Сэмми зачесывает волосы назад и на боковой пробор, и они у него тоже серебрятся и редеют, как, помнится, было и у его отца. Сэмми особо нечего делать после смерти жены, к тому же его еще вытолкали на пенсию из журнала «Тайм», и поэтому он часто приезжает сюда. Я не хочу, чтобы он приезжал ко мне в больницу, но он все равно приезжает, иногда с Клер, и мы врем напропалую, пока он не поймет, что я наелся по уши. Мы говорим про старые, добрые времена на Кони-Айленде, теперь они и правда кажутся добрыми, говорим о Луна-парке, и «Стиплчезе», и о большом старом кинотеатре «РКО», принадлежавшем Тилью, и о том, как это все ушло, исчезло, ин дрерд , [66] В землю. ( идиш ).
как говорили мои родители, в землю, вниз. Он приезжает на автобусе и, если не остается на ночь, возвращается вечером на автовокзал, в этот ирреальный город, как он его называет, а потом в свою современную квартиру, которую купил в многоэтажном здании, где есть все, включая сногсшибательных красоток-фотомоделей и потаскушек; он переехал туда, когда обнаружил, что остался один в пустом доме, который ему больше был не нужен. Сэмми до сих пор не знает, куда ему себя девать, а мы не знаем, как ему помочь. Кажется, он еще не надумал найти себе кого-нибудь, хотя и поговаривает о том, что не против. Моя старшая дочь знакомила его с некоторыми своими знакомыми незамужними дамами и старшая дочь Гленды тоже, но это так ничем и не кончилось. Они всегда находят друг друга только «милыми», но не больше. А свободные подружки Клер слишком стары. Мы так решили, даже не обсуждая этого. Он все еще не прочь трахнуться и старается намекнуть, что у него это иногда получается, когда я проезжаюсь на этот счет.
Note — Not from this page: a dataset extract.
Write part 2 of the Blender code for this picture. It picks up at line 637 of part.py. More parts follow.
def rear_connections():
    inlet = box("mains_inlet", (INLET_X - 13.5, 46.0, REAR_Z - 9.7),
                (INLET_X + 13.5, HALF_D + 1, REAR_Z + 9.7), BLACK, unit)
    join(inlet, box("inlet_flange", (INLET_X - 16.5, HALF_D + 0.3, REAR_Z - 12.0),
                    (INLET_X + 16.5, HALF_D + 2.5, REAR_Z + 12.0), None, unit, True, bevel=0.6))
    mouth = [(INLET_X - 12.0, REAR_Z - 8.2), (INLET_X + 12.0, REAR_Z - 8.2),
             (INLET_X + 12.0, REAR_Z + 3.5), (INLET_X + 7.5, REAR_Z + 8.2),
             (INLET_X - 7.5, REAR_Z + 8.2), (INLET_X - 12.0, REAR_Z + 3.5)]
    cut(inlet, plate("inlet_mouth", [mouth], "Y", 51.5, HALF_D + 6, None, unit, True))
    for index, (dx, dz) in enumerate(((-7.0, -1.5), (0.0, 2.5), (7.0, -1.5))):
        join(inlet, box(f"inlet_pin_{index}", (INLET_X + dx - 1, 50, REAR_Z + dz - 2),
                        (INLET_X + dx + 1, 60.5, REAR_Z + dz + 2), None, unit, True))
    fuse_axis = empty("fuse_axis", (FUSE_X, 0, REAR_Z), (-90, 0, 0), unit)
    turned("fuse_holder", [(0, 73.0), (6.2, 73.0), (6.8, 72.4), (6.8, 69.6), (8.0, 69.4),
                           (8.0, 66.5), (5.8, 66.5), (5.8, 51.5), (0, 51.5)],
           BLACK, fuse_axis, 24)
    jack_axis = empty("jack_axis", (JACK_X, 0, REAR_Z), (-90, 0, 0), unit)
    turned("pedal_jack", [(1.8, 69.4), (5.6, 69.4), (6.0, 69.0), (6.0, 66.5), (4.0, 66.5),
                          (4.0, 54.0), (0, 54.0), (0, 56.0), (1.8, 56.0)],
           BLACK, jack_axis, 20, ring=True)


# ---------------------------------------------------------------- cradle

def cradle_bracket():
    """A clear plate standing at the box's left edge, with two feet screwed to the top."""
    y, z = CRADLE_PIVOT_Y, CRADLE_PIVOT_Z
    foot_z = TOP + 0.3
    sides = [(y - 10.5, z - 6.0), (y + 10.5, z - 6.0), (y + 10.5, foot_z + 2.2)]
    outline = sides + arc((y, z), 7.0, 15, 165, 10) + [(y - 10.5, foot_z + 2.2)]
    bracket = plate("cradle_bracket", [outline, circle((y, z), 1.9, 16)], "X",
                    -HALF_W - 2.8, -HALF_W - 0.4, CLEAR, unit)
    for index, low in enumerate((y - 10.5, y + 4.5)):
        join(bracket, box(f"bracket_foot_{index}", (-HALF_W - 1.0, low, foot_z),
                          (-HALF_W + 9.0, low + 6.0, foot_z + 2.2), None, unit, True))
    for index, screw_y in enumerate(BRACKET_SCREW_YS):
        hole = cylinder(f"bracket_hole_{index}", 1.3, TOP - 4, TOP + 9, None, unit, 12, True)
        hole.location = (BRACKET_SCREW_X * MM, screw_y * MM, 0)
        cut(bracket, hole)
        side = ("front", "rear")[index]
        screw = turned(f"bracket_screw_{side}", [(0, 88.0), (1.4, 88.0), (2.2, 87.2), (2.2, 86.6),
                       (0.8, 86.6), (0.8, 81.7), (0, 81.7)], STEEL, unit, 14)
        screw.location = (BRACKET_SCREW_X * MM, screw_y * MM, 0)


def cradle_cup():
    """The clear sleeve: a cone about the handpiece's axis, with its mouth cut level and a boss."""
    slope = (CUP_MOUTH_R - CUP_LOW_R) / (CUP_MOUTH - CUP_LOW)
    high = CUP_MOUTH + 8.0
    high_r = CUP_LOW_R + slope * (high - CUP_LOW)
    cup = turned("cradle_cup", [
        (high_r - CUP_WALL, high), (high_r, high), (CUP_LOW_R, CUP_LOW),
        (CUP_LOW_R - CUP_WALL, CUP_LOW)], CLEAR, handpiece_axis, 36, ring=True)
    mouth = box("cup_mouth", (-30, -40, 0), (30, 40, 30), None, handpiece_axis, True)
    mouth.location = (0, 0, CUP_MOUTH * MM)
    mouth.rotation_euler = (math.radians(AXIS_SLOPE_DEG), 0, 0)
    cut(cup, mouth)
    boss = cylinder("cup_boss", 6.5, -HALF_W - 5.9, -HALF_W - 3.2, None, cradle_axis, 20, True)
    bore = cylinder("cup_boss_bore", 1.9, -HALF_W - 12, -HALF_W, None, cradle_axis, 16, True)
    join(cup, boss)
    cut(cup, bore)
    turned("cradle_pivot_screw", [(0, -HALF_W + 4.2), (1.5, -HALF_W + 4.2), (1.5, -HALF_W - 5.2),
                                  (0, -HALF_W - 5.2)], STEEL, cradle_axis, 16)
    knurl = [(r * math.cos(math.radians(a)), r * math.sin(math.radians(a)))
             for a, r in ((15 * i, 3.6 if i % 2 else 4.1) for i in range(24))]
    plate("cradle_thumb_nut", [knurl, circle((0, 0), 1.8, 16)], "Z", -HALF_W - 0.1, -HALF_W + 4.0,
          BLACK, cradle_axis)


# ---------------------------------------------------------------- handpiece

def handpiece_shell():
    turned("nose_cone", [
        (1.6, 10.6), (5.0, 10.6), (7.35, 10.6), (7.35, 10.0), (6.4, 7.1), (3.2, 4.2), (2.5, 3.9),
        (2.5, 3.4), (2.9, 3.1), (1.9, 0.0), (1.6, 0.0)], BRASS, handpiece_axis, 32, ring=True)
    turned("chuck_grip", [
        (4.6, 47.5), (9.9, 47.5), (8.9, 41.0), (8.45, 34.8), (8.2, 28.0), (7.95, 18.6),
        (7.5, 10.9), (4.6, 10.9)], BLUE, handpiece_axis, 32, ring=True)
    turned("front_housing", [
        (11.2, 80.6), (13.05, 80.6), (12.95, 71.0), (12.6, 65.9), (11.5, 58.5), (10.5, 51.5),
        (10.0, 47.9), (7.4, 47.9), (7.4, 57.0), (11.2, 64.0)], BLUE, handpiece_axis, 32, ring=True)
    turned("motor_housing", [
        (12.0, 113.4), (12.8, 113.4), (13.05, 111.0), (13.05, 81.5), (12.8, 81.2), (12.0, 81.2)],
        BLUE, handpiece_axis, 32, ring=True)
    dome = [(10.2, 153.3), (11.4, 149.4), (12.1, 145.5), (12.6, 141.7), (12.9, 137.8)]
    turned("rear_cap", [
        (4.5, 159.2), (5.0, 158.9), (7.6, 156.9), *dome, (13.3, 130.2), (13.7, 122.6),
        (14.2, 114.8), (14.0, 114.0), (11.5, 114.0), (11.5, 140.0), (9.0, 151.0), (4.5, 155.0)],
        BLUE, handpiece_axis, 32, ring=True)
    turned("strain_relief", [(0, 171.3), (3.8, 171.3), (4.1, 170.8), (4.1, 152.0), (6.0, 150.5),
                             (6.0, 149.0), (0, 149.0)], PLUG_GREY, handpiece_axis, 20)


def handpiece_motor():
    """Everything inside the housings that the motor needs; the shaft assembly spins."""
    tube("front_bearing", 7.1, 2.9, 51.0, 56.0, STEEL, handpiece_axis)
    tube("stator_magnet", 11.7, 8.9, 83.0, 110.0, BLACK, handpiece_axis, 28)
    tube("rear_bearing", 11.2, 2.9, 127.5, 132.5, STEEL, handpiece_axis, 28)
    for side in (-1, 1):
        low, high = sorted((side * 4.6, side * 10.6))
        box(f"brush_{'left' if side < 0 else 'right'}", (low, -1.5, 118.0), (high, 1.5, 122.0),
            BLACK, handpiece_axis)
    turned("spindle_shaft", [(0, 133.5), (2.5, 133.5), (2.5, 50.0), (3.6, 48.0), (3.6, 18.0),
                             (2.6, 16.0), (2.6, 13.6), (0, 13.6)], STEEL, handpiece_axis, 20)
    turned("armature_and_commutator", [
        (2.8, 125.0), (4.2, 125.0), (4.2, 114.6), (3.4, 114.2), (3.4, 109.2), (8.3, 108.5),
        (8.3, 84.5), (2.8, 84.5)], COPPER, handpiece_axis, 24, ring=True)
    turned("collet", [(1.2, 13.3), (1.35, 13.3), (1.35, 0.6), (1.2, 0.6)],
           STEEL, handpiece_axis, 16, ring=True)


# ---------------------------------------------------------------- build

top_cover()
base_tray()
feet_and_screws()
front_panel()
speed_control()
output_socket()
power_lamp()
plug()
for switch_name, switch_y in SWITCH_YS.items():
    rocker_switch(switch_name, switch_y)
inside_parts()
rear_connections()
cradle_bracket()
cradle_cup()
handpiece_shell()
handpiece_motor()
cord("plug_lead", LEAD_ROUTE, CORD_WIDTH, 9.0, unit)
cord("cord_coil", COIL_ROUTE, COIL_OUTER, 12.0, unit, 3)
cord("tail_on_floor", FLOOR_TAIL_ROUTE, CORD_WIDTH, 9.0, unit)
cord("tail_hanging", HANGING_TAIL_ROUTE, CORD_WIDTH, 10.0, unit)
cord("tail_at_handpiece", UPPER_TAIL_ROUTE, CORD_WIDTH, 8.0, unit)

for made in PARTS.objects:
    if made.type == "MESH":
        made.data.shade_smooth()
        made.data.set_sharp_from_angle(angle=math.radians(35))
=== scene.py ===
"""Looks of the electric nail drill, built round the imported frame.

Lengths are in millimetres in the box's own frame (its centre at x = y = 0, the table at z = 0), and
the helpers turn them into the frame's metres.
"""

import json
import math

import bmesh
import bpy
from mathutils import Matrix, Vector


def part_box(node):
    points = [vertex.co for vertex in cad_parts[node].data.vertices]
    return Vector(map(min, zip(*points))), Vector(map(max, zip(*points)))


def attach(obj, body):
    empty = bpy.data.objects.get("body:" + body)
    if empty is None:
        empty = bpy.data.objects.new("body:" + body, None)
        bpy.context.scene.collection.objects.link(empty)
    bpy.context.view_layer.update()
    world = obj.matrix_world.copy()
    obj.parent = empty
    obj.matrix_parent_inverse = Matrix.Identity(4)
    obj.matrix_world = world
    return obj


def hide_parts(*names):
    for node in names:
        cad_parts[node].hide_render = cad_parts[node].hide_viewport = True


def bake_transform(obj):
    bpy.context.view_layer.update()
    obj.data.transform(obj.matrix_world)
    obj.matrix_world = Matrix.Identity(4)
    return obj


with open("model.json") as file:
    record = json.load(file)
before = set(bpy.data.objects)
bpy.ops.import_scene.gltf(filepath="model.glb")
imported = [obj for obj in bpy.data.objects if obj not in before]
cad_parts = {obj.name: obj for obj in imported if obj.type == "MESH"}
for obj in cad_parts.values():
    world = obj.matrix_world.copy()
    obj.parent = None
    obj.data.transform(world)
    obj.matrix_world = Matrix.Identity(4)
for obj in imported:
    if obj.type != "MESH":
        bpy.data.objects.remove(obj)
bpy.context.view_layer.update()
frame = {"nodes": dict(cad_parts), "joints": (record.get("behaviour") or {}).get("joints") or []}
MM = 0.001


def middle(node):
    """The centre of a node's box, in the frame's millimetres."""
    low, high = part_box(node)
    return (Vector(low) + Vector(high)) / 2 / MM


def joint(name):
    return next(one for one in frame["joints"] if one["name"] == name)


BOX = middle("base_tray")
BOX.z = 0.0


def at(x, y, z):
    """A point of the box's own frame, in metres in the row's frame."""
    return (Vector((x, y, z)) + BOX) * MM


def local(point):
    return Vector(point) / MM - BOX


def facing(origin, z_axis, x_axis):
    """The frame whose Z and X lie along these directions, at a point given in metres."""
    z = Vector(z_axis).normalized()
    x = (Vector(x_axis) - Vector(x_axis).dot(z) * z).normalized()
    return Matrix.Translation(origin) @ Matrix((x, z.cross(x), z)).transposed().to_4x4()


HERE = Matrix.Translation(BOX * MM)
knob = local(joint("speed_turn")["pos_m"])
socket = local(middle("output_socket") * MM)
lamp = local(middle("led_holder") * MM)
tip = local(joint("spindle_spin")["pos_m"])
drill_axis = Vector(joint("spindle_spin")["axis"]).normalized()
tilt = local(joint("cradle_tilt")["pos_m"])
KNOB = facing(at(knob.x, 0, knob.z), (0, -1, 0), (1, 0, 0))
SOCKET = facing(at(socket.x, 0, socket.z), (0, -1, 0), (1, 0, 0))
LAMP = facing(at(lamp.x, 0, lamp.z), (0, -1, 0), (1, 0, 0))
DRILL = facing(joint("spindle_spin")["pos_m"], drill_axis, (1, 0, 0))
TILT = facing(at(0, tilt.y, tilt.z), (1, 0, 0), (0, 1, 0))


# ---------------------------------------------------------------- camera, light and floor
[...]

Теперь мы с Сэмми посмеиваемся, когда он рассказывает, что в юности, бывало, спускал себе в штаны — мне этого ни разу не приходилось делать — и как в первые разы, набравшись, наконец, храбрости, находил девчонок, чтобы ему отдрочили; он нравился девчонкам, но не знал, что с ними делать. Вспоминаем мы и о той ночи, когда его обокрали на автовокзале и он остался без бумажника и без денег даже на такси, чтобы добраться домой, и его арестовали и заперли там в полицейском участке. И позвонил он тогда именно мне. Я отчитал полицейского, поручившись сначала за Сэмми, и потребовал, чтобы позвали сержанта, я отчитал сержанта и потребовал старшего начальника, и я отчитал капитана Макмагона и сказал, что если он не образумится и не даст Сэмми денег, чтобы доехать на такси домой, я напущу на него Американский легион, Национальную гвардию, Пентагон и сам не пожалею сил, не будь я Люис Рабиновиц, бывший сержант из прославленной Первой дивизии. Сэмми до сих пор восхищается тем, как здорово я действую в таких ситуациях.